Saturday, 29 August 2009

The booking

To give you an idea of where my head is at, it's in booking. This life is 80% booking 10% driving and 0.01% music unfortunately. It's the price of the ticket. I have to do it all myself because I finally realised that no one else is going to do it for me, however much I think they should be!

So I may be sitting in Berlin now but my head is in Italy in February wondering which day of the week I should start there after Slovenia, which date hasn't been fixed yet and what would be the best route to take.

I can't describe the complexities involved. Before I started doing booking myself I thought that my booker's greatest pleasure in life was making me drive huge distances in one direction and then turn around and come back the next day. Hunched behind the steering wheel, fighting the cramps, with matchsticks between my eyes, I'd have hallucinations of them sitting in their office in Kassel, gathered around a scale model of Germany, laughing hysterically as they planned where to book me.

Only last week I had to drive from Stuttgart to Feldberger Seenlandschaft (don't ask) in one day. 750km. With road works and diversions it too me 11 hours. I got out of the car, hobbled around the back of the building with my guitar and got a round of applause from the people sitting there waiting for me.

Anyway, of the complexities involved... booking, it sounds easy, but when you have to sit there with a list of possible venues and plan a route it is a problem of combinatorial optimization that is even more complex than the Travelling Salesman problem or Hamiltonian Path studied in operations research and theoretical computer science. The reason being that not do have to plot the optimal route, but each location has date restrictions, e.g. one venue can only have me on the 14th or 16th, one venue only books music Fridays and Saturdays.

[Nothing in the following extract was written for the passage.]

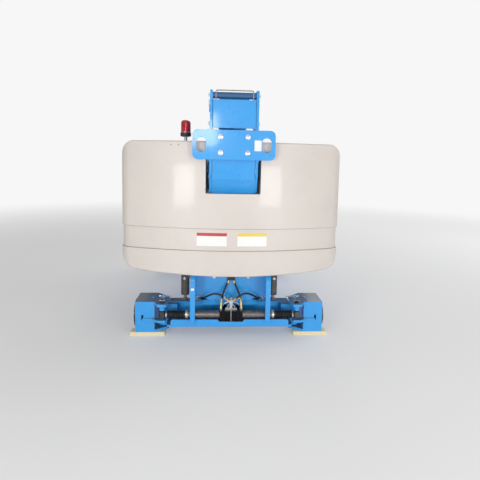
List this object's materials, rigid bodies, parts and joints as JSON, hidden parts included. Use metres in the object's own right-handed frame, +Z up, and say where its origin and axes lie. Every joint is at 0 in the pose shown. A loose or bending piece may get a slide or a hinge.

I'm sure this isn't interesting to most people. I write it just to express my amazement and how mind-blowingly difficult it is. You can buy computer programs to help, punching in the parameters, but you have so many 'not quite offers' and 'possibles' that it quickly becomes a mess. Old fashioned spreadsheets work the best.

My plan...

2009
August - Germany
September - US
October - US
November - New York for 10 days, then fly to Texas
December - The Netherlands and Belgium, Christmas in UK, New Year in Copenhagen
2010
January - Down through Switzerland, Austria, Hungary, Slovenia
February - Across Italy, Spain, France
March - Texas and Southern US (buy a car)
April - More Southern states and Colorado
May - Up to Northern California and Washington and into Canada
June - Across Canada, Chicago, Montreal, down to New York and back to Austin (sell the car)
July - Holiday (plus any festivals)
August - Holiday (plus any festivals)
September - Scandinavia
October - Germany, Poland
November - The Netherlands, Belgium
December - A deserted beach on a quiet island, with no bars, cafes and above all no music.

So giving up your apartment and travelling the world playing music isn't quite the life of freedom that it might be, because it's all nailed down. Not spontaneity. No unpredictability.